- _TASK REQUIREMENTS_
Copy out each line containing "rigid" from the entries below.

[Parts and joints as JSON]
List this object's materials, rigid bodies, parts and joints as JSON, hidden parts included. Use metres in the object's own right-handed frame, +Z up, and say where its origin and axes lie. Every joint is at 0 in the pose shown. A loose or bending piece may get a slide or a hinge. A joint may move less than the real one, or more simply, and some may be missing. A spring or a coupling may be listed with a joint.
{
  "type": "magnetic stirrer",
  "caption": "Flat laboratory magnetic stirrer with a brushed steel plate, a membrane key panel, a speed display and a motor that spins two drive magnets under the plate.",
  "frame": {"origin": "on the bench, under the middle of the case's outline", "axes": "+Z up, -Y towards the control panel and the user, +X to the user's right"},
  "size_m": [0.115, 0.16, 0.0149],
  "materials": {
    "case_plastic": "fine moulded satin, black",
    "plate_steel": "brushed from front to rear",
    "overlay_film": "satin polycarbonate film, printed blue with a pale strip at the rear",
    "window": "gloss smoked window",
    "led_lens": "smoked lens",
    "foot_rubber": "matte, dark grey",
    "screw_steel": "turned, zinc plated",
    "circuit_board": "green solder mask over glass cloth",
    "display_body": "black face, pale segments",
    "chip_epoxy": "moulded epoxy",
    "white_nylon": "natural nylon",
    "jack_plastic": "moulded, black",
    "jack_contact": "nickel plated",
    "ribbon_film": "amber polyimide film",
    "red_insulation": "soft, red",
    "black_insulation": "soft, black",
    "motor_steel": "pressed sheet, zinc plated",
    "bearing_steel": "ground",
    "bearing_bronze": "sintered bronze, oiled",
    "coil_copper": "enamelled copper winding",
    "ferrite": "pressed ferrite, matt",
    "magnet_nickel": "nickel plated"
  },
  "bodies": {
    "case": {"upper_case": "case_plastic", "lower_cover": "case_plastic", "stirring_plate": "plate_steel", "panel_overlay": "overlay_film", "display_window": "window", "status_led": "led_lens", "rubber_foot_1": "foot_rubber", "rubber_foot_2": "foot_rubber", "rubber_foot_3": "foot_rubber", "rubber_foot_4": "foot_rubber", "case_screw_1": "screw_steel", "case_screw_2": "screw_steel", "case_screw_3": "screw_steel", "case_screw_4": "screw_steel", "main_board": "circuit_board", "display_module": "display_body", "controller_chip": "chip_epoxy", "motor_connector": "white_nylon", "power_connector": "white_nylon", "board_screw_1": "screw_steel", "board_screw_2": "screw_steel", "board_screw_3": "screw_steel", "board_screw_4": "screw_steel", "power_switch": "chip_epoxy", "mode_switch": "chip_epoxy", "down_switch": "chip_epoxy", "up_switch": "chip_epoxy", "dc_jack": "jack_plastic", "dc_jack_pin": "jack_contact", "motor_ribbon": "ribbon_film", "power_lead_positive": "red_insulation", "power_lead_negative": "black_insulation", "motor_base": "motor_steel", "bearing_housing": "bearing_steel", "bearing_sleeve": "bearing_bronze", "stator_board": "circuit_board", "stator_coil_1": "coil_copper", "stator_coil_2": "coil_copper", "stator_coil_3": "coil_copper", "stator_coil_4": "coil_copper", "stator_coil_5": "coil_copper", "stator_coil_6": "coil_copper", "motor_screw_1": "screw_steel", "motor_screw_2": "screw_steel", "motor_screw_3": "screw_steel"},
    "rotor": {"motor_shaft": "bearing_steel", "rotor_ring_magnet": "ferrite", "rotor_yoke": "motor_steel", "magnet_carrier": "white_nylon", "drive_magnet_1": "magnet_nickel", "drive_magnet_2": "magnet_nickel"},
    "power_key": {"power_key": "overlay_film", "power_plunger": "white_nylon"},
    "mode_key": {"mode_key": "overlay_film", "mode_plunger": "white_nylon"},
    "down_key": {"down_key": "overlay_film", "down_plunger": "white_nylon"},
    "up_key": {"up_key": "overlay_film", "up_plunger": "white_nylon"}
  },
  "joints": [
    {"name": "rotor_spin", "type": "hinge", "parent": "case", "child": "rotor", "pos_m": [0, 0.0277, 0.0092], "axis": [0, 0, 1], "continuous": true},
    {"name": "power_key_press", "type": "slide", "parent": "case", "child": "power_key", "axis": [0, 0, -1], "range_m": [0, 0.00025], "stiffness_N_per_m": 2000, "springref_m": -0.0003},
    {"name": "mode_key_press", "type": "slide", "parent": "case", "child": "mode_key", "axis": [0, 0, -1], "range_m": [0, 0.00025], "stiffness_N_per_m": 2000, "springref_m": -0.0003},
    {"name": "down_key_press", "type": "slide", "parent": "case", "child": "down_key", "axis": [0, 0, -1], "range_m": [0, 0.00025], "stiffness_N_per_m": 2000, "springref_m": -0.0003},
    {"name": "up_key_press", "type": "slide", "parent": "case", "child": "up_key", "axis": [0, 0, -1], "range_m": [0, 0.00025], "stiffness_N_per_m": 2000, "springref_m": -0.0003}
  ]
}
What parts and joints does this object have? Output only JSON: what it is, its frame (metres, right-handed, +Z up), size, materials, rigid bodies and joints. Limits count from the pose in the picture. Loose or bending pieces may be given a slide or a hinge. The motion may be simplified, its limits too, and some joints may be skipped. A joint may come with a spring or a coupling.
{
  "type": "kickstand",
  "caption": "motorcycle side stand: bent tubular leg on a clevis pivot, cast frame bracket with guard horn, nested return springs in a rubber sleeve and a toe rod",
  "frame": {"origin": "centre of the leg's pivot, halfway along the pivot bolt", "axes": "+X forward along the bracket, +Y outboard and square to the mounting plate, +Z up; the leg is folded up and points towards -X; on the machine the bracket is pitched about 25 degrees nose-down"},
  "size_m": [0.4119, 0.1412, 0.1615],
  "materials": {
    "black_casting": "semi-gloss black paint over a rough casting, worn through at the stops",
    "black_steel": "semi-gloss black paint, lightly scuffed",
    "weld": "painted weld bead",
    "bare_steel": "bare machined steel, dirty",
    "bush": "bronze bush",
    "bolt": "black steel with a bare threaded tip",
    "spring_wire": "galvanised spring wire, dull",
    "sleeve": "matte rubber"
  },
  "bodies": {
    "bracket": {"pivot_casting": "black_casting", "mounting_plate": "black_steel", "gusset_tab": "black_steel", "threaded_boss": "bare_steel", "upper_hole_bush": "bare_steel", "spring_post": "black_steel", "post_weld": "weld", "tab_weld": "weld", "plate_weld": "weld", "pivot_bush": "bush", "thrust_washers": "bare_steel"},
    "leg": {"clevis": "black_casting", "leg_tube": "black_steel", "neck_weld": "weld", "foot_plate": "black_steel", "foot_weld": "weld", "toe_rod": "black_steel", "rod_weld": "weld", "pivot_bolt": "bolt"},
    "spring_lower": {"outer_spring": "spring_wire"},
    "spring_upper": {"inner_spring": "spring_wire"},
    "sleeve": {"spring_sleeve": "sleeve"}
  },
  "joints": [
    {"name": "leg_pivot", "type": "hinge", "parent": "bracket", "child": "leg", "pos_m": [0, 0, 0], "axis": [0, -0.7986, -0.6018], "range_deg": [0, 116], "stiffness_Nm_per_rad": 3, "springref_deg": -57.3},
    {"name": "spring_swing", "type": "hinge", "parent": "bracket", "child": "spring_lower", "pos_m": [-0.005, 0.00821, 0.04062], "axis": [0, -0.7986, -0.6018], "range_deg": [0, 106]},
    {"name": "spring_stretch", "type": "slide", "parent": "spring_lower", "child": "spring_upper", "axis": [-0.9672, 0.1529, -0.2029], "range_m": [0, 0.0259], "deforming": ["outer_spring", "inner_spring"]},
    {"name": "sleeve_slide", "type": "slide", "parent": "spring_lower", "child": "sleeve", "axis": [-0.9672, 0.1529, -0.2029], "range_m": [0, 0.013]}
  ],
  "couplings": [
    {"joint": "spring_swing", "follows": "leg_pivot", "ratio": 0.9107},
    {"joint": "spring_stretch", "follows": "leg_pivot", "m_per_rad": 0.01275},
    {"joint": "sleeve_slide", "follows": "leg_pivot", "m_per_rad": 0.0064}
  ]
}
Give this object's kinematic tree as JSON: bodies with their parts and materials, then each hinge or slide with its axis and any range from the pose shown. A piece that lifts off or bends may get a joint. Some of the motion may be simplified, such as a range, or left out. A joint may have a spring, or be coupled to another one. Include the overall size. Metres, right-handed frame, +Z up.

- _WORKED ANSWER_
List this object's materials, rigid bodies, parts and joints as JSON, hidden parts included. Use metres in the object's own right-handed frame, +Z up, and say where its origin and axes lie. Every joint is at 0 in the pose shown. A loose or bending piece may get a slide or a hinge. A joint may move less than the real one, or more simply, and some may be missing. A spring or a coupling may be listed with a joint.
What parts and joints does this object have? Output only JSON: what it is, its frame (metres, right-handed, +Z up), size, materials, rigid bodies and joints. Limits count from the pose in the picture. Loose or bending pieces may be given a slide or a hinge. The motion may be simplified, its limits too, and some joints may be skipped. A joint may come with a spring or a coupling.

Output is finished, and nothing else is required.